Military Cyber Security
The critical IT hardware and software used by the military for its operations and logistics is no different from that used by the rest of India’s official machinery and is similarly at risk of penetration. Imported weapons systems subject to end-use certification include the concomitant risk of pre-installed backdoors and/or malware capable of remote activation. Until the NSC works out policy and phased action plans for indigenous production of reliable IT equipment, the military will continue to be dependent on foreign sources for its critical IT hardware and software and its operations and logistics will remain open to interference from countries which have well-defined strategies and superior cyber warfare capability.
Military vulnerability will obviously be more vis-a-vis a country which supplies critical hardware and software. There is all the more reason to carry out EALs to the highest level for equipment acquired from such a country, for there is no such thing as a ‘safe’ supplier in the cloak-and-dagger world of cyber warfare. The present status of India’s military logistical inadequacy would be well known to hostile as well as ‘friendly’ foreign militaries through conventional intelligence sources as well as through cyber backdoors, as part of their cyber warfare preparedness. In the IT-centric warfare of tomorrow and in the absence of plans regarding overcoming the military’s cyber dependence on imported critical cyber equipment, what is India’s real-time military capability, notwithstanding statements that we can fight on two-and-a-half fronts?

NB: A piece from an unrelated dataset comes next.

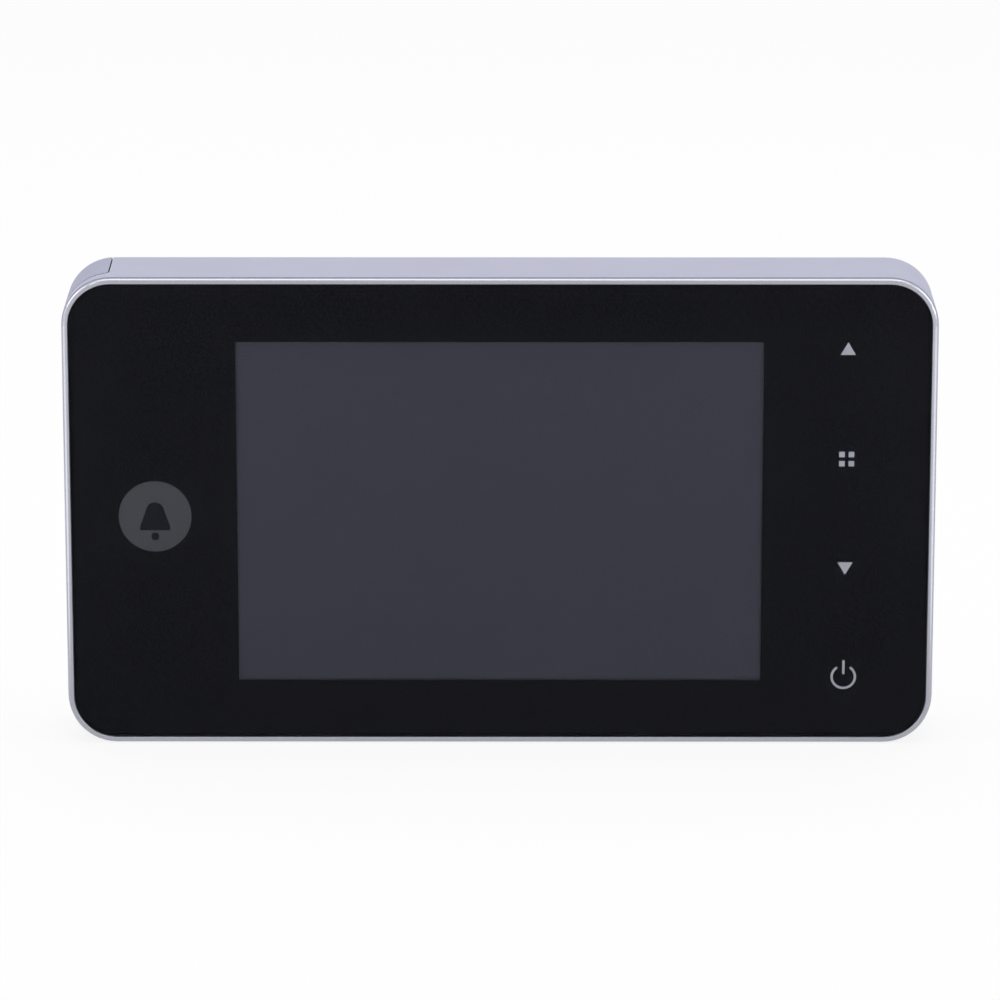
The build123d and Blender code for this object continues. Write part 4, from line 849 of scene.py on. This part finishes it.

The capability of India’s matchless troops in on-the-ground, blood-and-guts fighting is legendary. But if operational logistics is compromised in advance by a hostile military, wars may be lost even before engaging in battles, and such battles as engaged in, will prove costly in terms of soldiers’ lives lost due to inadequate generalship. Ineffective military cyber security is a military shortcoming and reduces the deterrence capability of India’s military. Is there a disconnect stemming from ignorance or hubris at the top military echelons regarding cyber vulnerability and its effect on military capability? Historically, the failure of military strategy notwithstanding, the boldness and raw guts of junior leaders have won battles. But this cannot work in cyber warfare. Offensive cyber capability has to be built up along with reliable and effective cyber security as a national strategic imperative.